__What you need to do__
Copy out each line below exactly as it appears.

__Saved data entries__

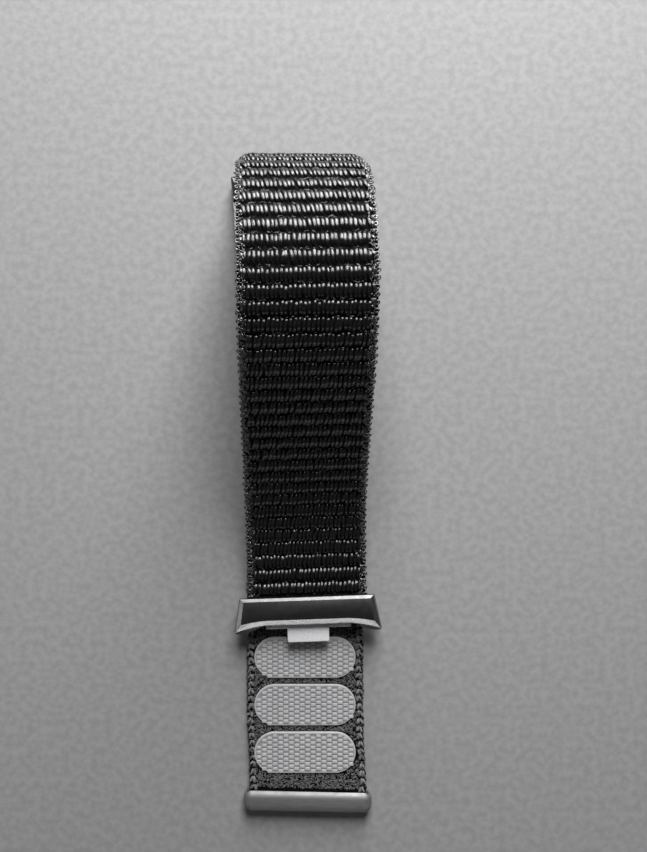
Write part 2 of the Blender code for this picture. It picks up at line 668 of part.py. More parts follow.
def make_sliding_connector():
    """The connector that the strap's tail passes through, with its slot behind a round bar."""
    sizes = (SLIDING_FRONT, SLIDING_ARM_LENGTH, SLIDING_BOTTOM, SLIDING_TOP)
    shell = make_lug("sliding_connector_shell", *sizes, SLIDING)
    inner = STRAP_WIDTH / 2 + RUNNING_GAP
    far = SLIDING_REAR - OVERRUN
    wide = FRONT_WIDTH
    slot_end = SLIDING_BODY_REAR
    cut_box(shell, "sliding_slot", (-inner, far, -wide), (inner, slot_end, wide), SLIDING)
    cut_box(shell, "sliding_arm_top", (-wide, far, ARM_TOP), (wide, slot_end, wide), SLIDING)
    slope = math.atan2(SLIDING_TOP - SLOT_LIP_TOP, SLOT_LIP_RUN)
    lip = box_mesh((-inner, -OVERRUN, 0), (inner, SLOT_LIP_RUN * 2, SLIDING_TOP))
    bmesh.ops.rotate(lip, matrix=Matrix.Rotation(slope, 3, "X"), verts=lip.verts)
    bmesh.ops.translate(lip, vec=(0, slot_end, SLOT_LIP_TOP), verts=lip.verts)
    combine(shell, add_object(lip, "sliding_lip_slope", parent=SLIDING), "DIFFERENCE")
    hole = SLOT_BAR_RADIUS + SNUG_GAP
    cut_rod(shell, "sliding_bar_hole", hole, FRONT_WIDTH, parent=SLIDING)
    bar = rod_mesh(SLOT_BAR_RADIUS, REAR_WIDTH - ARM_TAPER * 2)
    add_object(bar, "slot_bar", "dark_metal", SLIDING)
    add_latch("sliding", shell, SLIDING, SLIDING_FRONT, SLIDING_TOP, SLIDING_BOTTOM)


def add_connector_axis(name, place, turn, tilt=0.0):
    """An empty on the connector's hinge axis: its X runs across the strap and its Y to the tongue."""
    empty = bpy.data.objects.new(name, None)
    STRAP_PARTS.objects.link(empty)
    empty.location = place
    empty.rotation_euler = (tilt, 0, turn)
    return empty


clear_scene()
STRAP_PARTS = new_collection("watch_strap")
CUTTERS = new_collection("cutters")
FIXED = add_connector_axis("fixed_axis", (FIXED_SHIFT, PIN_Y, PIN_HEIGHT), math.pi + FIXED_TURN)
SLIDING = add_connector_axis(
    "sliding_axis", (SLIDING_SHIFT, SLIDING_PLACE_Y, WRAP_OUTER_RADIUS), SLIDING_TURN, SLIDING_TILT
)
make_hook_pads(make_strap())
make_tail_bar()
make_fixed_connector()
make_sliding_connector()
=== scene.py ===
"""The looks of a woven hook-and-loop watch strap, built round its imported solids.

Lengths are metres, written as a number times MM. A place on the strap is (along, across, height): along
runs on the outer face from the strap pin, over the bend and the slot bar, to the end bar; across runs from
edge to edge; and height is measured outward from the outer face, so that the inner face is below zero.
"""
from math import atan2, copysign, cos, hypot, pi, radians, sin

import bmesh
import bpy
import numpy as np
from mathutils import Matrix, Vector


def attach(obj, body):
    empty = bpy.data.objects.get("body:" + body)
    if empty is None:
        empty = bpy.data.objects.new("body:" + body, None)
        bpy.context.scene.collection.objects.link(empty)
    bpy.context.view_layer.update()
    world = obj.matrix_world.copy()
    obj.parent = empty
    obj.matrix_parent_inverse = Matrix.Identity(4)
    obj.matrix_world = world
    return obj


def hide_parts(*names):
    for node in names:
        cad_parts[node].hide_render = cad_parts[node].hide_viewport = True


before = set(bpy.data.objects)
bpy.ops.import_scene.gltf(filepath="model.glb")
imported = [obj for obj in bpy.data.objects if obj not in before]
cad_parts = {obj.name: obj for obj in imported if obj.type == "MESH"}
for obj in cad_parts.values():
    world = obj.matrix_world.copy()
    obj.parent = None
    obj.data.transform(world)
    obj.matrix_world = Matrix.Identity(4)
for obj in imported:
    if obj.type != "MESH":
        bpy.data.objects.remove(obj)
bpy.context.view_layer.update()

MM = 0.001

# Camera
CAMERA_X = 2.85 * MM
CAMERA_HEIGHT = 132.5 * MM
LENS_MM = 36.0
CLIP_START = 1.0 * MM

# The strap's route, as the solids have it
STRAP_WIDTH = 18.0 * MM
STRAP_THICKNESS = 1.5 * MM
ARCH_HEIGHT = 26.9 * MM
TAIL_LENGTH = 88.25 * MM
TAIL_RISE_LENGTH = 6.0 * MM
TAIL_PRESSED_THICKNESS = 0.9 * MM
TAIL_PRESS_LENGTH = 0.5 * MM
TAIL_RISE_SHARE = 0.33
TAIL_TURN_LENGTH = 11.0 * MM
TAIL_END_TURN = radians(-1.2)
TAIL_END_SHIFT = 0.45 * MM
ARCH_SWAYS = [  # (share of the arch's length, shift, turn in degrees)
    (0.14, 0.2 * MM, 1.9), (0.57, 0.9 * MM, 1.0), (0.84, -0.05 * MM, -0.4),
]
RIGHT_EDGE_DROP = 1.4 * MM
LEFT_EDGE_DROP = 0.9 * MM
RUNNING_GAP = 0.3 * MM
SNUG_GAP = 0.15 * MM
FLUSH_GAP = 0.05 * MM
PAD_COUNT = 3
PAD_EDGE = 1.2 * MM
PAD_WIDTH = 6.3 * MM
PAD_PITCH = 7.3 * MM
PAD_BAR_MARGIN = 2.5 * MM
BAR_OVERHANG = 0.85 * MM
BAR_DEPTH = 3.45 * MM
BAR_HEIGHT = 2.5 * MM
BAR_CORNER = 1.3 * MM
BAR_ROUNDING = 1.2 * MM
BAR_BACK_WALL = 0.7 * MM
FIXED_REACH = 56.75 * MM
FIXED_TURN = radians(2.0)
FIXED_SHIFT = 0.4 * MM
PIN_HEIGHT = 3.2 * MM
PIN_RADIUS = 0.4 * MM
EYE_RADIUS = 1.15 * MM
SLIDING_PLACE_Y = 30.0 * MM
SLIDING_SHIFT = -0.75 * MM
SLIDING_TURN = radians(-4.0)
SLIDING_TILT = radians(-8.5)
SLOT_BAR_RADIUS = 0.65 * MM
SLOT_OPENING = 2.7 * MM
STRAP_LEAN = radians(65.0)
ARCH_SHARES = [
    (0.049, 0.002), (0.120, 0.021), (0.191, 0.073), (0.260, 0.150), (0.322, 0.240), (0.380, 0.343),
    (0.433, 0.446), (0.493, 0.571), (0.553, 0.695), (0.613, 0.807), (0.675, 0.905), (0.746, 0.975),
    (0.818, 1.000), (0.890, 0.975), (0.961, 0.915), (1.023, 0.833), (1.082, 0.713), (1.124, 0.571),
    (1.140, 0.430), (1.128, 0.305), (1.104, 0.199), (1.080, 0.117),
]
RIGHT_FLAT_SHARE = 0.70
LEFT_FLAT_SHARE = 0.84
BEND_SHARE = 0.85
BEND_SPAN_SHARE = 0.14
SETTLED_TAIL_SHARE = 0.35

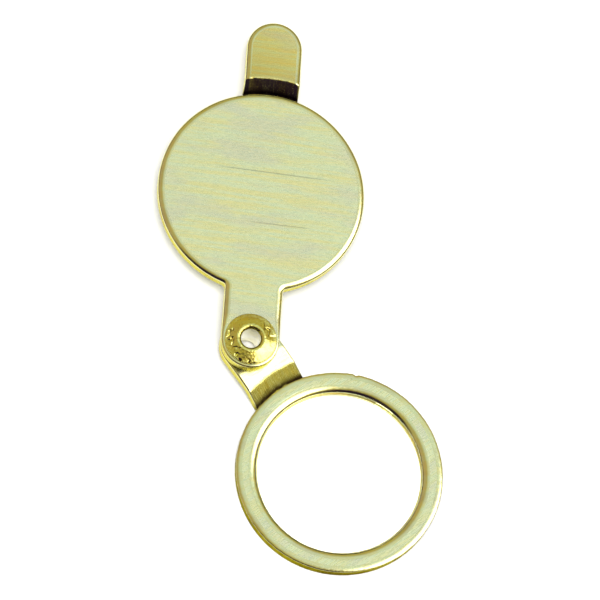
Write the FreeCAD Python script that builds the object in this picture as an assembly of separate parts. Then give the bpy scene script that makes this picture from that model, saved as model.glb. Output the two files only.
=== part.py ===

__Right answer__
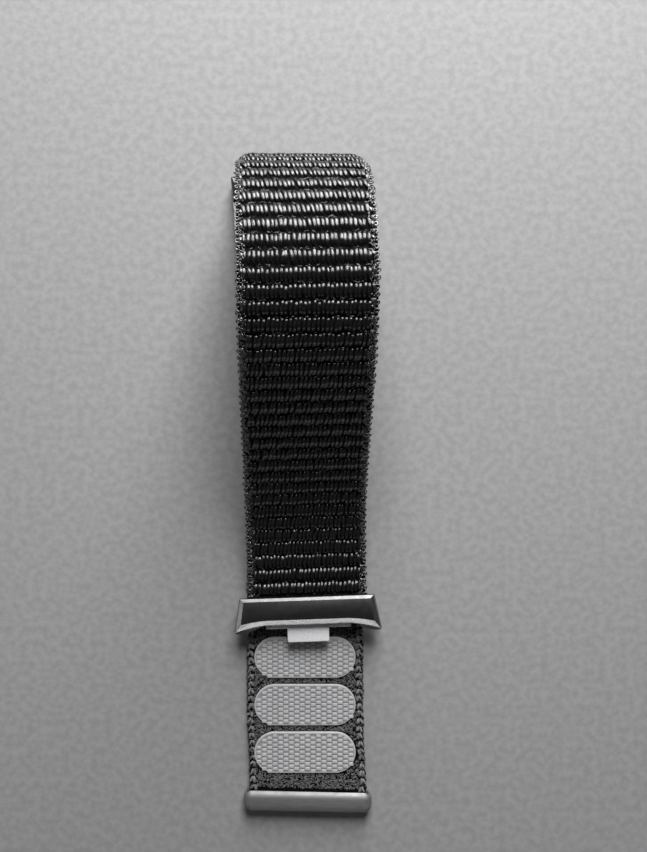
Write part 2 of the Blender code for this picture. It picks up at line 668 of part.py. More parts follow.
def make_sliding_connector():
    """The connector that the strap's tail passes through, with its slot behind a round bar."""
    sizes = (SLIDING_FRONT, SLIDING_ARM_LENGTH, SLIDING_BOTTOM, SLIDING_TOP)
    shell = make_lug("sliding_connector_shell", *sizes, SLIDING)
    inner = STRAP_WIDTH / 2 + RUNNING_GAP
    far = SLIDING_REAR - OVERRUN
    wide = FRONT_WIDTH
    slot_end = SLIDING_BODY_REAR
    cut_box(shell, "sliding_slot", (-inner, far, -wide), (inner, slot_end, wide), SLIDING)
    cut_box(shell, "sliding_arm_top", (-wide, far, ARM_TOP), (wide, slot_end, wide), SLIDING)
    slope = math.atan2(SLIDING_TOP - SLOT_LIP_TOP, SLOT_LIP_RUN)
    lip = box_mesh((-inner, -OVERRUN, 0), (inner, SLOT_LIP_RUN * 2, SLIDING_TOP))
    bmesh.ops.rotate(lip, matrix=Matrix.Rotation(slope, 3, "X"), verts=lip.verts)
    bmesh.ops.translate(lip, vec=(0, slot_end, SLOT_LIP_TOP), verts=lip.verts)
    combine(shell, add_object(lip, "sliding_lip_slope", parent=SLIDING), "DIFFERENCE")
    hole = SLOT_BAR_RADIUS + SNUG_GAP
    cut_rod(shell, "sliding_bar_hole", hole, FRONT_WIDTH, parent=SLIDING)
    bar = rod_mesh(SLOT_BAR_RADIUS, REAR_WIDTH - ARM_TAPER * 2)
    add_object(bar, "slot_bar", "dark_metal", SLIDING)
    add_latch("sliding", shell, SLIDING, SLIDING_FRONT, SLIDING_TOP, SLIDING_BOTTOM)


def add_connector_axis(name, place, turn, tilt=0.0):
    """An empty on the connector's hinge axis: its X runs across the strap and its Y to the tongue."""
    empty = bpy.data.objects.new(name, None)
    STRAP_PARTS.objects.link(empty)
    empty.location = place
    empty.rotation_euler = (tilt, 0, turn)
    return empty


clear_scene()
STRAP_PARTS = new_collection("watch_strap")
CUTTERS = new_collection("cutters")
FIXED = add_connector_axis("fixed_axis", (FIXED_SHIFT, PIN_Y, PIN_HEIGHT), math.pi + FIXED_TURN)
SLIDING = add_connector_axis(
    "sliding_axis", (SLIDING_SHIFT, SLIDING_PLACE_Y, WRAP_OUTER_RADIUS), SLIDING_TURN, SLIDING_TILT
)
make_hook_pads(make_strap())
make_tail_bar()
make_fixed_connector()
make_sliding_connector()
=== scene.py ===
"""The looks of a woven hook-and-loop watch strap, built round its imported solids.

Lengths are metres, written as a number times MM. A place on the strap is (along, across, height): along
runs on the outer face from the strap pin, over the bend and the slot bar, to the end bar; across runs from
edge to edge; and height is measured outward from the outer face, so that the inner face is below zero.
"""
from math import atan2, copysign, cos, hypot, pi, radians, sin

import bmesh
import bpy
import numpy as np
from mathutils import Matrix, Vector


def attach(obj, body):
    empty = bpy.data.objects.get("body:" + body)
    if empty is None:
        empty = bpy.data.objects.new("body:" + body, None)
        bpy.context.scene.collection.objects.link(empty)
    bpy.context.view_layer.update()
    world = obj.matrix_world.copy()
    obj.parent = empty
    obj.matrix_parent_inverse = Matrix.Identity(4)
    obj.matrix_world = world
    return obj


def hide_parts(*names):
    for node in names:
        cad_parts[node].hide_render = cad_parts[node].hide_viewport = True


before = set(bpy.data.objects)
bpy.ops.import_scene.gltf(filepath="model.glb")
imported = [obj for obj in bpy.data.objects if obj not in before]
cad_parts = {obj.name: obj for obj in imported if obj.type == "MESH"}
for obj in cad_parts.values():
    world = obj.matrix_world.copy()
    obj.parent = None
    obj.data.transform(world)
    obj.matrix_world = Matrix.Identity(4)
for obj in imported:
    if obj.type != "MESH":
        bpy.data.objects.remove(obj)
bpy.context.view_layer.update()

MM = 0.001

# Camera
CAMERA_X = 2.85 * MM
CAMERA_HEIGHT = 132.5 * MM
LENS_MM = 36.0
CLIP_START = 1.0 * MM

# The strap's route, as the solids have it
STRAP_WIDTH = 18.0 * MM
STRAP_THICKNESS = 1.5 * MM
ARCH_HEIGHT = 26.9 * MM
TAIL_LENGTH = 88.25 * MM
TAIL_RISE_LENGTH = 6.0 * MM
TAIL_PRESSED_THICKNESS = 0.9 * MM
TAIL_PRESS_LENGTH = 0.5 * MM
TAIL_RISE_SHARE = 0.33
TAIL_TURN_LENGTH = 11.0 * MM
TAIL_END_TURN = radians(-1.2)
TAIL_END_SHIFT = 0.45 * MM
ARCH_SWAYS = [  # (share of the arch's length, shift, turn in degrees)
    (0.14, 0.2 * MM, 1.9), (0.57, 0.9 * MM, 1.0), (0.84, -0.05 * MM, -0.4),
]
RIGHT_EDGE_DROP = 1.4 * MM
LEFT_EDGE_DROP = 0.9 * MM
RUNNING_GAP = 0.3 * MM
SNUG_GAP = 0.15 * MM
FLUSH_GAP = 0.05 * MM
PAD_COUNT = 3
PAD_EDGE = 1.2 * MM
PAD_WIDTH = 6.3 * MM
PAD_PITCH = 7.3 * MM
PAD_BAR_MARGIN = 2.5 * MM
BAR_OVERHANG = 0.85 * MM
BAR_DEPTH = 3.45 * MM
BAR_HEIGHT = 2.5 * MM
BAR_CORNER = 1.3 * MM
BAR_ROUNDING = 1.2 * MM
BAR_BACK_WALL = 0.7 * MM
FIXED_REACH = 56.75 * MM
FIXED_TURN = radians(2.0)
FIXED_SHIFT = 0.4 * MM
PIN_HEIGHT = 3.2 * MM
PIN_RADIUS = 0.4 * MM
EYE_RADIUS = 1.15 * MM
SLIDING_PLACE_Y = 30.0 * MM
SLIDING_SHIFT = -0.75 * MM
SLIDING_TURN = radians(-4.0)
SLIDING_TILT = radians(-8.5)
SLOT_BAR_RADIUS = 0.65 * MM
SLOT_OPENING = 2.7 * MM
STRAP_LEAN = radians(65.0)
ARCH_SHARES = [
    (0.049, 0.002), (0.120, 0.021), (0.191, 0.073), (0.260, 0.150), (0.322, 0.240), (0.380, 0.343),
    (0.433, 0.446), (0.493, 0.571), (0.553, 0.695), (0.613, 0.807), (0.675, 0.905), (0.746, 0.975),
    (0.818, 1.000), (0.890, 0.975), (0.961, 0.915), (1.023, 0.833), (1.082, 0.713), (1.124, 0.571),
    (1.140, 0.430), (1.128, 0.305), (1.104, 0.199), (1.080, 0.117),
]
RIGHT_FLAT_SHARE = 0.70
LEFT_FLAT_SHARE = 0.84
BEND_SHARE = 0.85
BEND_SPAN_SHARE = 0.14
SETTLED_TAIL_SHARE = 0.35

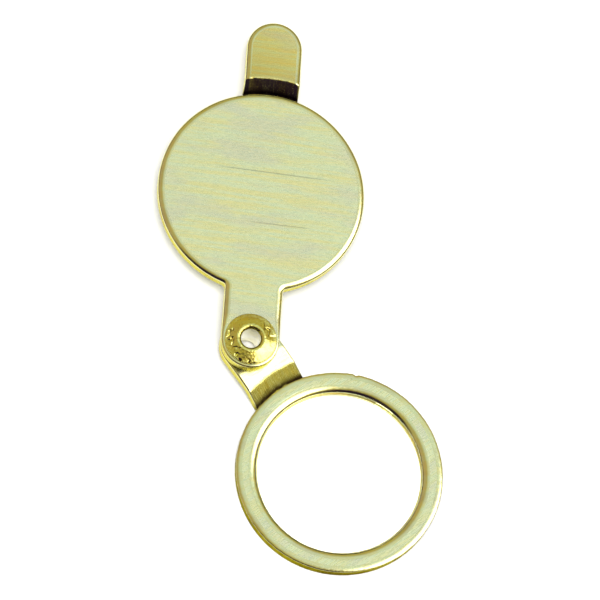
Write the FreeCAD Python script that builds the object in this picture as an assembly of separate parts. Then give the bpy scene script that makes this picture from that model, saved as model.glb. Output the two files only.
=== part.py ===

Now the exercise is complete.